Pull every "parts" line out of the data below.

-- Source records start --

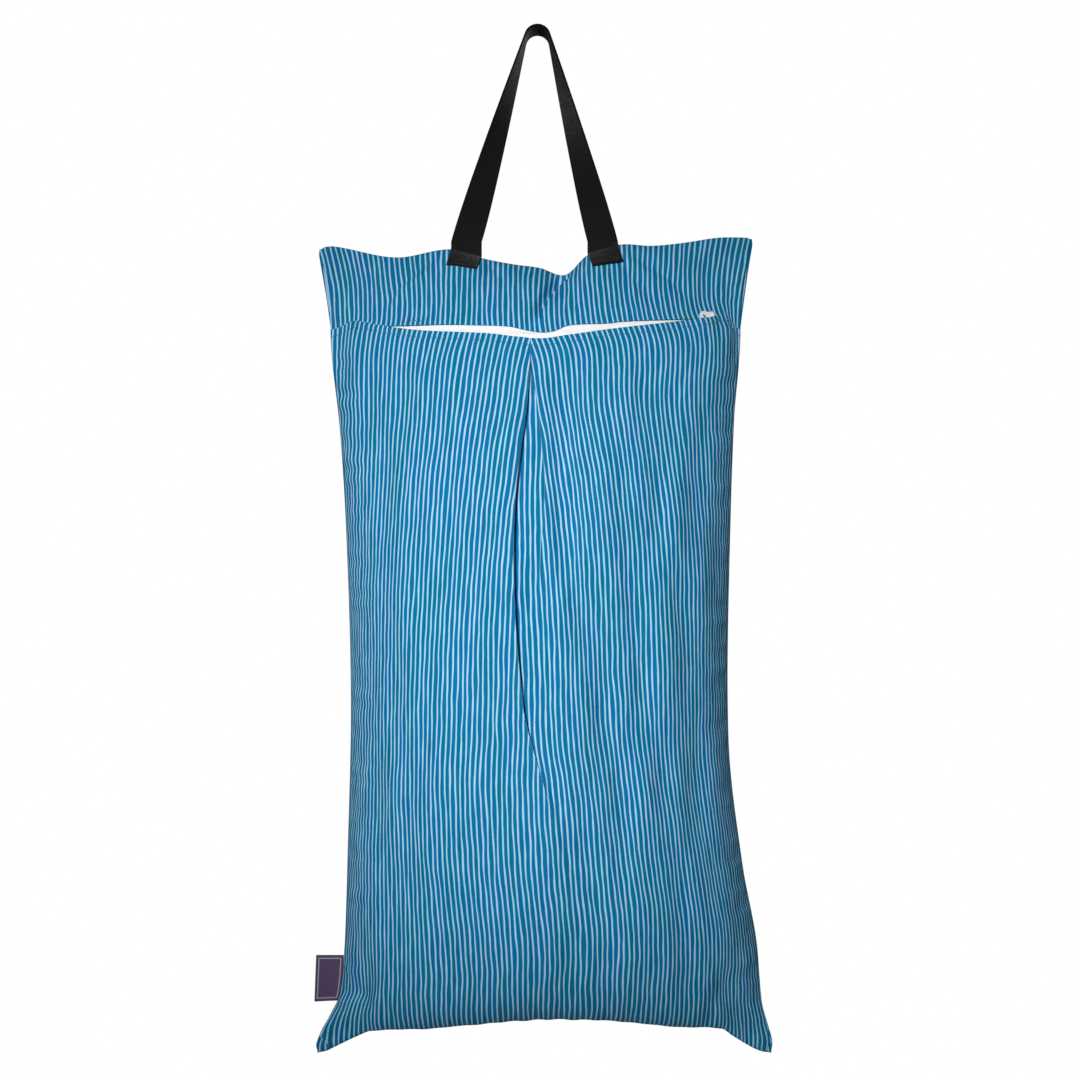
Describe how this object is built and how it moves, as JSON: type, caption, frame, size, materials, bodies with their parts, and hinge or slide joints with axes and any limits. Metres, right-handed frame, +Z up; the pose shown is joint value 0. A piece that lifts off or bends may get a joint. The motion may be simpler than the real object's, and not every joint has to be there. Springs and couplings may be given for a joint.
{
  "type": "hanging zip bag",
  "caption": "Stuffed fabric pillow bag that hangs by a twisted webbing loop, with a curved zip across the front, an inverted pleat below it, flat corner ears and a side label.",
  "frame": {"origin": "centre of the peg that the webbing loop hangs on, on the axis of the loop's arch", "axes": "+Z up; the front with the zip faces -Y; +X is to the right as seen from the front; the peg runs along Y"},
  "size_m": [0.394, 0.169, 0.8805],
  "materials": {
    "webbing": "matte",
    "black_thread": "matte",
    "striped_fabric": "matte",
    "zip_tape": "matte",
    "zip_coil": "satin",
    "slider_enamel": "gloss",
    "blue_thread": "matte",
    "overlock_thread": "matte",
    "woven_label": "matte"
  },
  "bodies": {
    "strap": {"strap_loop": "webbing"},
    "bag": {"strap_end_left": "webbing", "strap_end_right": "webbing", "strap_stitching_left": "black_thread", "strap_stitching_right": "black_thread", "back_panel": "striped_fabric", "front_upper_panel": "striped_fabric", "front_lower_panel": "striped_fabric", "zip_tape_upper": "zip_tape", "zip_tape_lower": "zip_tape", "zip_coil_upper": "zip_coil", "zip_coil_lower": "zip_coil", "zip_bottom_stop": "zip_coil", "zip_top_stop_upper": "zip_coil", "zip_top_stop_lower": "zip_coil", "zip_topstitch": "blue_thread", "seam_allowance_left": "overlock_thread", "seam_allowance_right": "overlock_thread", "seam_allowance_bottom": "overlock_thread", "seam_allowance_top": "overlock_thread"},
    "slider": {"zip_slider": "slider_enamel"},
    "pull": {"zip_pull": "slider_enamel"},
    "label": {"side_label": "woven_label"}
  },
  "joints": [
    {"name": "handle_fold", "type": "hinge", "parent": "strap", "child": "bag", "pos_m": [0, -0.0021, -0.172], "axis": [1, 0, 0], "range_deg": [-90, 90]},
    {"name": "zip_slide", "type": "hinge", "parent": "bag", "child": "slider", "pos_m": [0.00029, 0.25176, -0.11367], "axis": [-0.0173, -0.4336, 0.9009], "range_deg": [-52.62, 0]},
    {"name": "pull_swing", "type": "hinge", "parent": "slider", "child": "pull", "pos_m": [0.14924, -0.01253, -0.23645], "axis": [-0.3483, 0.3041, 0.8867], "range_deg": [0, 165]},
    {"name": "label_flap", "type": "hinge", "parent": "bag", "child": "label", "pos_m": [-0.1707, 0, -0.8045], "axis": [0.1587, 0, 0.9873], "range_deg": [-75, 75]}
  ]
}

-- Source records end --
-- Source records start --

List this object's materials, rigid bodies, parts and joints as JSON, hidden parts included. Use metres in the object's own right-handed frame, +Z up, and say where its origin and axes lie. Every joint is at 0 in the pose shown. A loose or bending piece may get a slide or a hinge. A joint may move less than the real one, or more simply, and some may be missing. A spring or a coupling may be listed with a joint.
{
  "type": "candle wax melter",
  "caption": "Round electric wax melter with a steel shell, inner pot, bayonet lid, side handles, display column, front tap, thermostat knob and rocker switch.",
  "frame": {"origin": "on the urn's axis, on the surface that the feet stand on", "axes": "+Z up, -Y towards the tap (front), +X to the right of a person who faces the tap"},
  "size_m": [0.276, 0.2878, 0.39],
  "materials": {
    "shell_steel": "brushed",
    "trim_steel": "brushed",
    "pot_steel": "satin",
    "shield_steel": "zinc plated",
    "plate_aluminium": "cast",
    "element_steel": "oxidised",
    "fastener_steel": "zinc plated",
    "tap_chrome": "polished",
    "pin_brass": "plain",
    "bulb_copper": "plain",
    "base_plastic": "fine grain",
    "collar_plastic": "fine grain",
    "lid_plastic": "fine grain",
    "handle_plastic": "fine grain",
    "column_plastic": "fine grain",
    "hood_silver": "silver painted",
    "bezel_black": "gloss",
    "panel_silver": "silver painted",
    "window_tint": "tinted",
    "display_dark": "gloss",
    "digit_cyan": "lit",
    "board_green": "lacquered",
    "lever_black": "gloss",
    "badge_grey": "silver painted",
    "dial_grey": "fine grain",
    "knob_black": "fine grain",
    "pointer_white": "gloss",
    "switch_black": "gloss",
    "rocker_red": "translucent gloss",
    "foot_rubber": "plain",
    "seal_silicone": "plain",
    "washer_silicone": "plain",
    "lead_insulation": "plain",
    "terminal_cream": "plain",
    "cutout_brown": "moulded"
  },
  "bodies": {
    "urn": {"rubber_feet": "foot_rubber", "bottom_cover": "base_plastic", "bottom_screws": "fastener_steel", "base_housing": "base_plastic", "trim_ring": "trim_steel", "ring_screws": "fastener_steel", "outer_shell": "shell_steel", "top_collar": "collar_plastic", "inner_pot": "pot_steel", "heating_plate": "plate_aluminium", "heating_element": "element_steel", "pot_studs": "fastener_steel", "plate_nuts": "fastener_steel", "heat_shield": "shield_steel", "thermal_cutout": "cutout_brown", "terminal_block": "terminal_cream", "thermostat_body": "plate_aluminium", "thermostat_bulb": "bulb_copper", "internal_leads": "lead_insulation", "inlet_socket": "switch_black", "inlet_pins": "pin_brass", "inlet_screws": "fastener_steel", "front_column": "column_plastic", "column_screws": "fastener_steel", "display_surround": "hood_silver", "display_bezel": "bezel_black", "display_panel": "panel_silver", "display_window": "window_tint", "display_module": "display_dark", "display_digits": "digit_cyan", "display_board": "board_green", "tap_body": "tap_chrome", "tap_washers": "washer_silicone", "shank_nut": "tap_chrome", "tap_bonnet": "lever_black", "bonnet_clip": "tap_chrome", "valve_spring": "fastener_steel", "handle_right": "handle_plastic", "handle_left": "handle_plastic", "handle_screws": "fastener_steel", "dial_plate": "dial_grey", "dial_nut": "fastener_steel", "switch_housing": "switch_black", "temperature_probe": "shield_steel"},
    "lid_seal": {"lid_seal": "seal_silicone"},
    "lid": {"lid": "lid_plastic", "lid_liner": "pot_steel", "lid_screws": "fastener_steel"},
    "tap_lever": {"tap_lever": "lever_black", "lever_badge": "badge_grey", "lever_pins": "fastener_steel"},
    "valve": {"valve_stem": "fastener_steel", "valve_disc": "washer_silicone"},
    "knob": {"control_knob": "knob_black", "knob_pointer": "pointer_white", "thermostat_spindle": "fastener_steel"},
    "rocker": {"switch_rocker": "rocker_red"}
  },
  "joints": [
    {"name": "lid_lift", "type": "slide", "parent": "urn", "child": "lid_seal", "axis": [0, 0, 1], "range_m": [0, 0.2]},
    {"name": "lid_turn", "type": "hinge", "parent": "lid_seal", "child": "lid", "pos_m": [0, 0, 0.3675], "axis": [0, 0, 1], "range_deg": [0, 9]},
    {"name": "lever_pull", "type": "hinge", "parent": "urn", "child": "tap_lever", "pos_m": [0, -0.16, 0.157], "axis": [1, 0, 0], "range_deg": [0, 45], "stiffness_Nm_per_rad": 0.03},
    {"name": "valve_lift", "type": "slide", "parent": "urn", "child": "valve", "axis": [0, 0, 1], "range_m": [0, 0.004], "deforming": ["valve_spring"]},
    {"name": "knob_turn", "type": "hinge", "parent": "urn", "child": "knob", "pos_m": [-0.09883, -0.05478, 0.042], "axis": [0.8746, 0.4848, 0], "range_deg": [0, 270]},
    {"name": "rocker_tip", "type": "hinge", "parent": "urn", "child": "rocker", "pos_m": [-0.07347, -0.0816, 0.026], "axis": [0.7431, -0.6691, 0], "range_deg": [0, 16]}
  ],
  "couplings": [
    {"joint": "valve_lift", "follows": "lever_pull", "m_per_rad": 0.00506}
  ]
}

-- Source records end --

*Task answer:*
Describe how this object is built and how it moves, as JSON: type, caption, frame, size, materials, bodies with their parts, and hinge or slide joints with axes and any limits. Metres, right-handed frame, +Z up; the pose shown is joint value 0. A piece that lifts off or bends may get a joint. The motion may be simpler than the real object's, and not every joint has to be there. Springs and couplings may be given for a joint.
List this object's materials, rigid bodies, parts and joints as JSON, hidden parts included. Use metres in the object's own right-handed frame, +Z up, and say where its origin and axes lie. Every joint is at 0 in the pose shown. A loose or bending piece may get a slide or a hinge. A joint may move less than the real one, or more simply, and some may be missing. A spring or a coupling may be listed with a joint.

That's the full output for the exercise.